From the 18th century until 1870, the Supreme Pontiff represented two distinct subjects of international law, as the visible Head of the Roman Catholic Church on the one hand and as Head of the Pontifical State on the other. After the unification of Italy and the disappearance of the papal state, Pope Pius IX lost his capacity as head of state, while remaining the representative of the Holy See, the supreme organ of the Roman Catholic Church. However, Switzerland traditionally recognizes the autonomy and sovereignty of the Holy See. The Pope was already officially represented in the Catholic cantons since 1586 and then from 1803 in the whole Confederation by an apostolic nuncio (an ambassador plenipotentiary according to ecclesial vocabulary) first itinerant, then residing in Lucerne from 1597. The old Swiss Confederation having no diplomatic representatives abroad, it could not provide a counterpart to the Nuncio’s presence in Switzerland.
The Kulturkampf era in 1874, the criticism of the Swiss authorities by the Holy See in the affair regarding the creation of an independent bishopric in Geneva, the anticlericalism of the majority of the then majoritarian Radical party politicians, and sectarian tensions in various cantons led to the breakdown of diplomatic relations with the Holy See on December 12, 1873.
However, contact with the Roman curia never completely ceased. The Pontifical Swiss Guard, founded in 1506, helped to maintain links between Catholic Switzerland, the authorities and the Roman Pontiff. The efforts of the Holy See to stop World War I and the support given to Swiss humanitarian initiatives helped to change the opinion of the Swiss authorities. On June 20, 1920, the Federal Council decided to authorize the return of the nunciature. Even after the conclusion in 1929 of the Lateran Agreements, which again conferred dual sovereignty on the Pope, confirming his status as visible Head of the Church and recognizing him as Head of State of Vatican City, the Nunciature Berne remained the only official point of contact between the two states.

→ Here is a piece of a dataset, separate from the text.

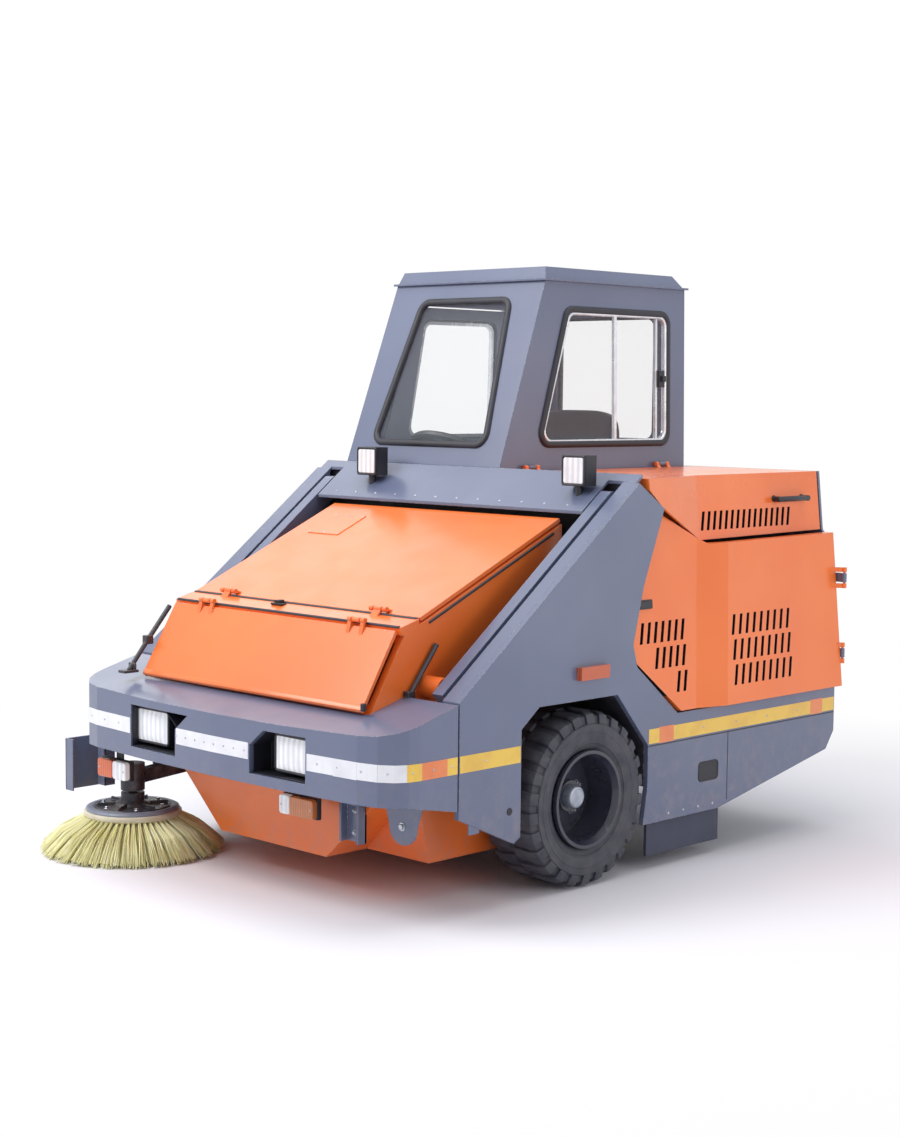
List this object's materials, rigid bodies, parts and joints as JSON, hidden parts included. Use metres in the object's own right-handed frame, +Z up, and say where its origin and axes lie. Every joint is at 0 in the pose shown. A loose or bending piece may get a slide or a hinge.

In October 1991, the Federal Council appointed an ambassador on special mission, thus putting an end to the non-reciprocity of diplomatic relations. Several diplomats, all of them of protestant reformed faith, held this office along with a mission to another country. Full normalization only took place at the end of May 2004, on the eve of Pope John Paul II’s second visit to Bern: the Federal Council, on the proposal of then Head of the Department of Foreign Affairs Joseph Deiss, appointed an ambassador extraordinary and plenipotentiary to the Holy See, but always in co-accreditation and not residing in Rome. The first Catholic ambassador was the Genevan Pierre-Yves Fux, who represented Switzerland in Slovenia and in the Holy See from 2014 to 2018 and intensely developed relations between the two States, this development culminating with Pope Francis’ trip to Geneva in June 2018.